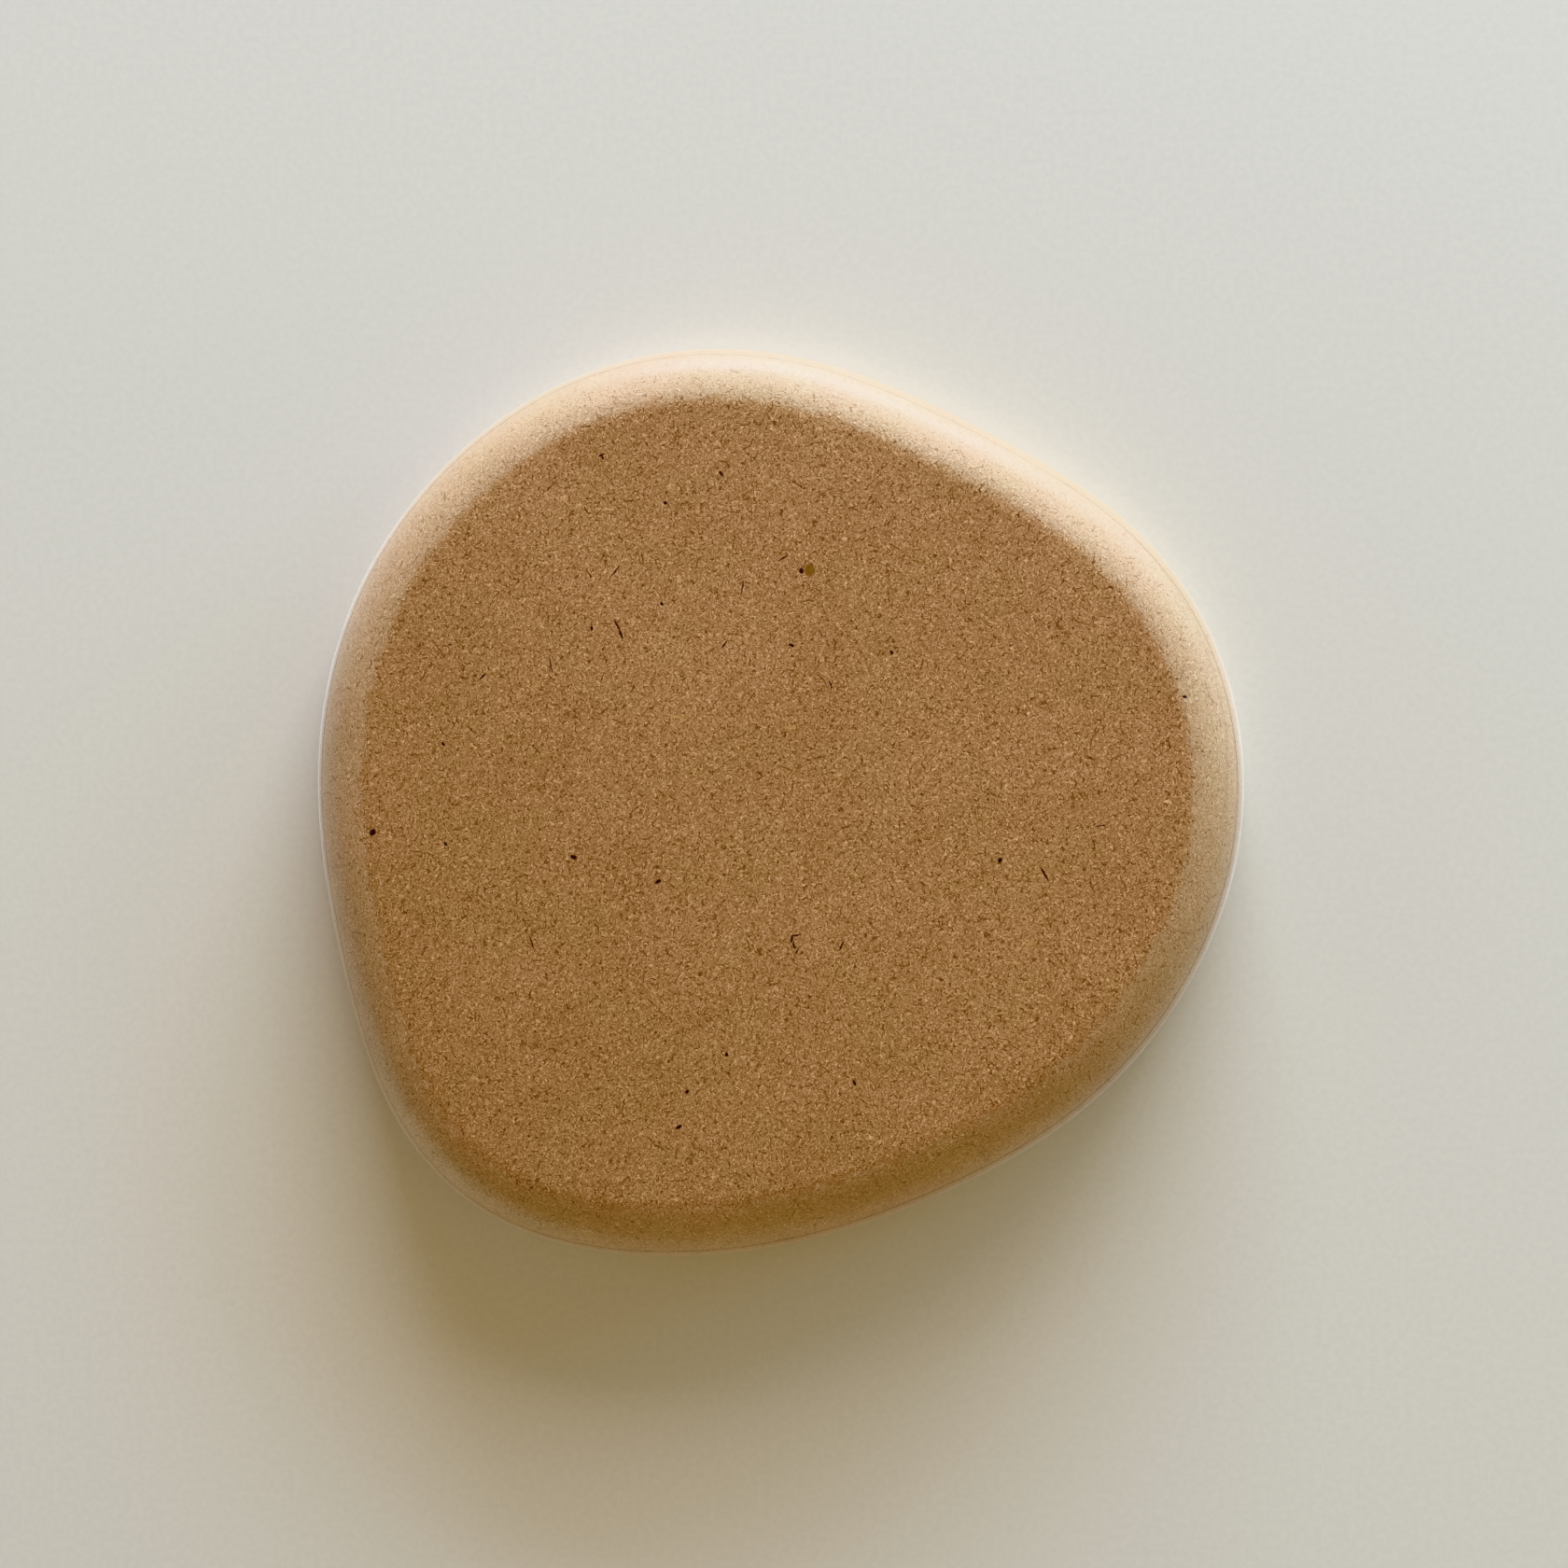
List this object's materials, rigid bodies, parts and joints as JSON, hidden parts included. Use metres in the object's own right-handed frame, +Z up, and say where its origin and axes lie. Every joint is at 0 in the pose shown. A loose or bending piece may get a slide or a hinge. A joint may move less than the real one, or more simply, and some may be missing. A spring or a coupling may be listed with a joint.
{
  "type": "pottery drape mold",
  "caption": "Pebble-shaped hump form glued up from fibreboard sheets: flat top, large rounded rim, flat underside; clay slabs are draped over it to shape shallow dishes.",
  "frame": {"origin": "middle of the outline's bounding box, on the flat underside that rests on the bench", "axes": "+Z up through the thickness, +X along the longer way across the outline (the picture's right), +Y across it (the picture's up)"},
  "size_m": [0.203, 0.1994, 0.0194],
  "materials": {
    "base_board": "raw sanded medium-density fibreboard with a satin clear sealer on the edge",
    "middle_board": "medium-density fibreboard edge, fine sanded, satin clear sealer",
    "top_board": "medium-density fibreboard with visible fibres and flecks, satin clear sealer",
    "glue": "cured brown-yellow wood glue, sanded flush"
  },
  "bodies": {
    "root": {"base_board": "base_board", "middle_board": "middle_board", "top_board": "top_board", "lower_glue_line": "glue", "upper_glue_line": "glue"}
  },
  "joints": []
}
※ ※ ※
▶ _Short exercise_: Nothing in the data may differ; print all of it exactly as written.

▶ _Expected answer_:
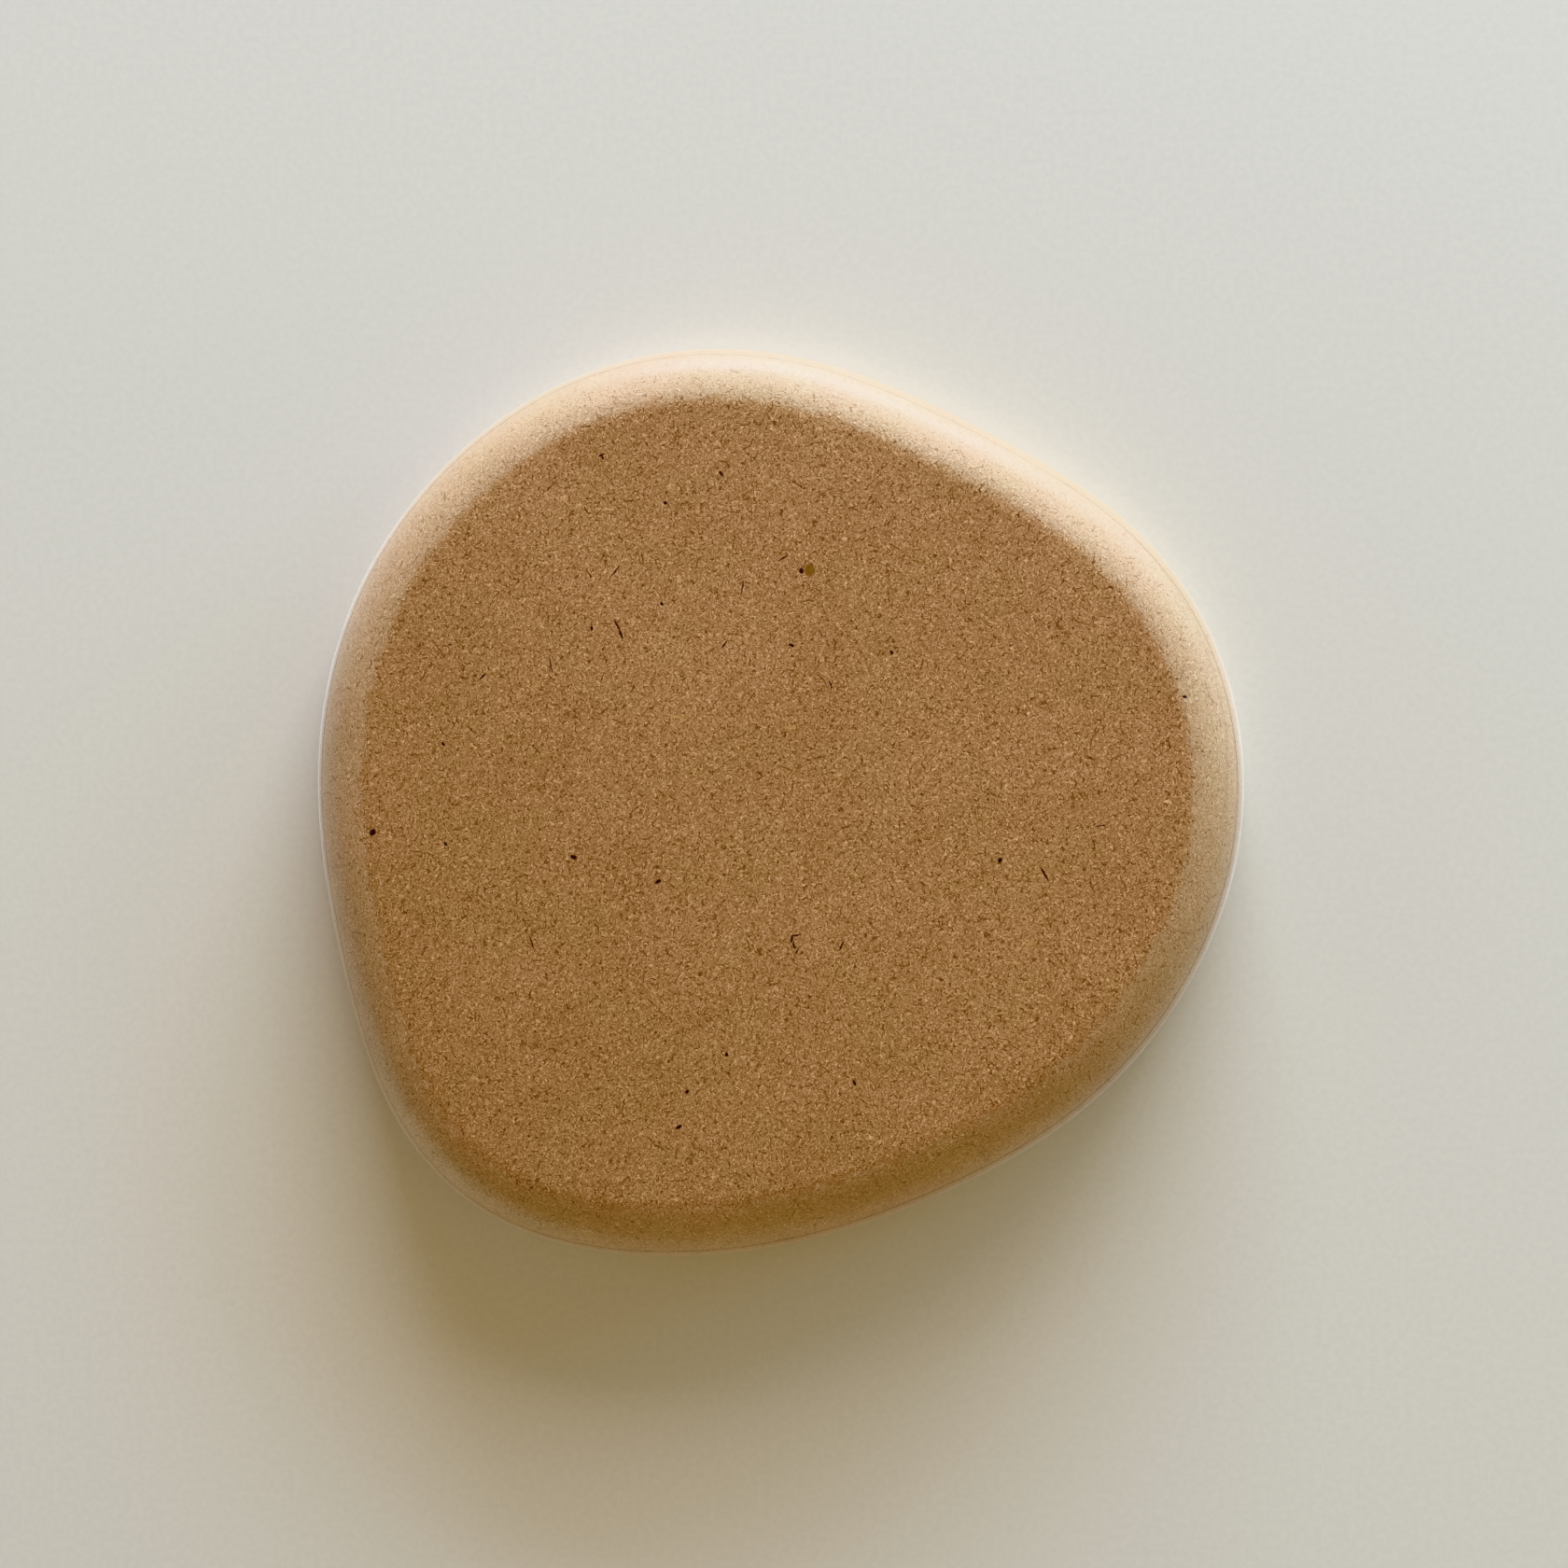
List this object's materials, rigid bodies, parts and joints as JSON, hidden parts included. Use metres in the object's own right-handed frame, +Z up, and say where its origin and axes lie. Every joint is at 0 in the pose shown. A loose or bending piece may get a slide or a hinge. A joint may move less than the real one, or more simply, and some may be missing. A spring or a coupling may be listed with a joint.
{
  "type": "pottery drape mold",
  "caption": "Pebble-shaped hump form glued up from fibreboard sheets: flat top, large rounded rim, flat underside; clay slabs are draped over it to shape shallow dishes.",
  "frame": {"origin": "middle of the outline's bounding box, on the flat underside that rests on the bench", "axes": "+Z up through the thickness, +X along the longer way across the outline (the picture's right), +Y across it (the picture's up)"},
  "size_m": [0.203, 0.1994, 0.0194],
  "materials": {
    "base_board": "raw sanded medium-density fibreboard with a satin clear sealer on the edge",
    "middle_board": "medium-density fibreboard edge, fine sanded, satin clear sealer",
    "top_board": "medium-density fibreboard with visible fibres and flecks, satin clear sealer",
    "glue": "cured brown-yellow wood glue, sanded flush"
  },
  "bodies": {
    "root": {"base_board": "base_board", "middle_board": "middle_board", "top_board": "top_board", "lower_glue_line": "glue", "upper_glue_line": "glue"}
  },
  "joints": []
}